If the defendant has a counterclaim against the plaintiff, they may file it at the same time as the statement of defense, or within 14 days of filing the statement of defense. The counterclaim outlines the defendant’s claim against the plaintiff and the relief being sought.

A plaintiff who files a claim against a defendant may also need to file a Notice of Claim Against Co-defendant if there is more than one defendant in the case. The Notice of Claim Against Co-defendant must be served on all co-defendants, and the co-defendants must respond within the same time limit as the defendant.

Finally, if a claim is abandoned by the plaintiff, either voluntarily or through inaction, the defendant has the right to seek a dismissal of the claim. The plaintiff may also be required to pay the defendant’s legal fees and costs.


The Provincial Court system is an accessible and efficient way of resolving small claims disputes without the need for complex legal procedures and extensive resources.

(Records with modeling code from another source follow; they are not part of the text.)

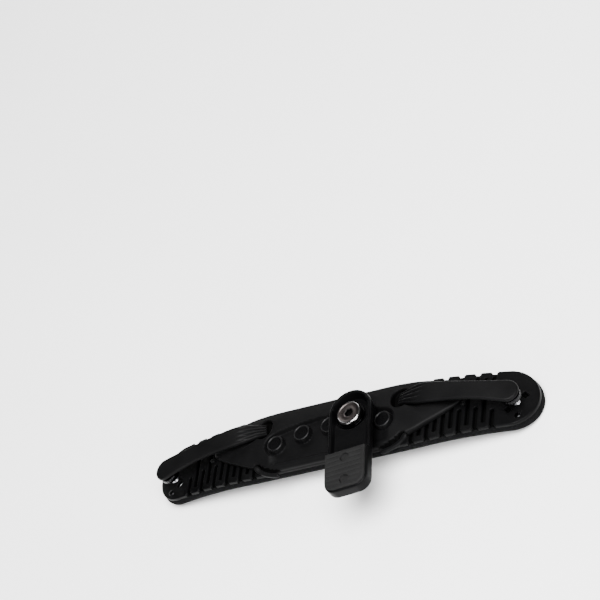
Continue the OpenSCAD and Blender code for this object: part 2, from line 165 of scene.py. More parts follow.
def field_solid(name, xs, lo, hi, top, bottom, mat, near, n, wall=3, sharp=40.0, place=None, bulge=0.0, origin=None):
    """A solid over a plan between y = lo(x) and y = hi(x), with top(x, y, d) and bottom(x, y, d), where d is the
    distance to the plan's outline. Its walls are drawn between the two."""
    xs = np.asarray(xs, float)
    ylo, yhi = lo(xs), hi(xs)
    rows_ = []
    for x, a, b in zip(xs, ylo, yhi):
        c = edge_columns(max(b - a, 0.0), near, n)
        rows_.append(np.stack([np.full(len(c), x), a + c], 1))
    plan = np.array(rows_)
    nx, ny = plan.shape[:2]
    outline = [plan[:, 0]]
    if yhi[-1] - ylo[-1] > 1e-6:
        outline.append(plan[-1, :])
    outline.append(plan[::-1, -1])
    if yhi[0] - ylo[0] > 1e-6:
        outline.append(plan[0, ::-1])
    outline = np.concatenate(outline)
    flat = plan.reshape(-1, 2)
    d = distance_to(outline, flat)
    zt, zb = top(flat[:, 0], flat[:, 1], d), bottom(flat[:, 0], flat[:, 1], d)
    pts = [np.column_stack([flat, zt]), np.column_stack([flat, zb])]
    faces = []
    idx = np.arange(nx * ny).reshape(nx, ny)
    base = nx * ny
    a, b, c, e = idx[:-1, :-1].ravel(), idx[1:, :-1].ravel(), idx[1:, 1:].ravel(), idx[:-1, 1:].ravel()
    faces += list(zip(a, b, c, e))
    faces += list(zip(e + base, c + base, b + base, a + base))
    ring = list(idx[:, 0]) + list(idx[-1, 1:]) + list(idx[-2::-1, -1]) + list(idx[0, -2:0:-1])
    ring = np.array(ring)
    count = 2 * base
    prev = ring
    rp = flat[ring]
    centre_line = np.column_stack([np.clip(rp[:, 0], xs[0] + 0.0, xs[-1]), rp[:, 1] * 0])
    # outward normals of the ring, in plan
    nxt, prv = np.roll(rp, -1, 0), np.roll(rp, 1, 0)
    tang = nxt - prv
    ln = np.linalg.norm(tang, axis=1)
    ln[ln < 1e-9] = 1
    normal = np.column_stack([tang[:, 1], -tang[:, 0]]) / ln[:, None]
    mid = flat.mean(0)
    if np.mean(np.sum(normal * (rp - mid), 1)) < 0:
        normal = -normal
    for k in range(1, wall + 1):
        t = k / (wall + 1)
        z = zt[ring] * (1 - t) + zb[ring] * t
        out = bulge * math.sin(math.pi * t)
        pts.append(np.column_stack([rp + normal * out, z]))
        cur = np.arange(count, count + len(ring))
        count += len(ring)
        faces += list(zip(prev, np.roll(prev, -1), np.roll(cur, -1), cur))
        prev = cur
    faces += list(zip(prev, np.roll(prev, -1), np.roll(ring, -1) + base, ring + base))
    pts = np.concatenate(pts)
    if place is not None:
        pts = place(pts)
    return new_mesh(name, pts, faces, mat, sharp, origin)


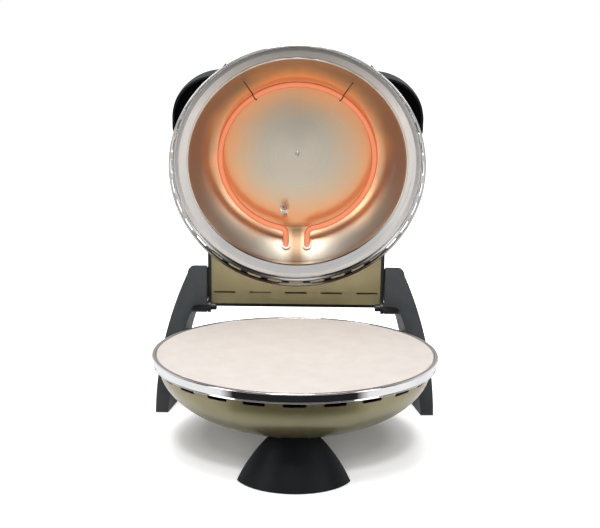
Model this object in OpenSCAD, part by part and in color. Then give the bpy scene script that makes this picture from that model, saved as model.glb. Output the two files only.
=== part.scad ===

It provides an opportunity for individuals and small businesses to recover damages and seek compensation for injuries and wrongful acts.

Understanding the limitations and procedural requirements of Provincial Court is essential to navigate the system effectively. In this article, we have explored the Alberta Civil Laws and Procedures, the

Court of Queens Bench in Alberta, and the Alberta Provincial/Small Claims Court, their jurisdiction, and procedures.

Civil law allows for private individuals and corporations to resolve disputes through legal remedies such as suing for damages, while the Provincial Court is an alternate and cost-effective option for disputes valued below $50,000. It is essential to understand the limitations and procedural requirements for each court to navigate them effectively.

Seeking legal advice and exploring alternative dispute resolution options such as mediation and negotiation can save time and resources. Understanding the court options and procedures can help individuals and businesses to effectively address legal disputes.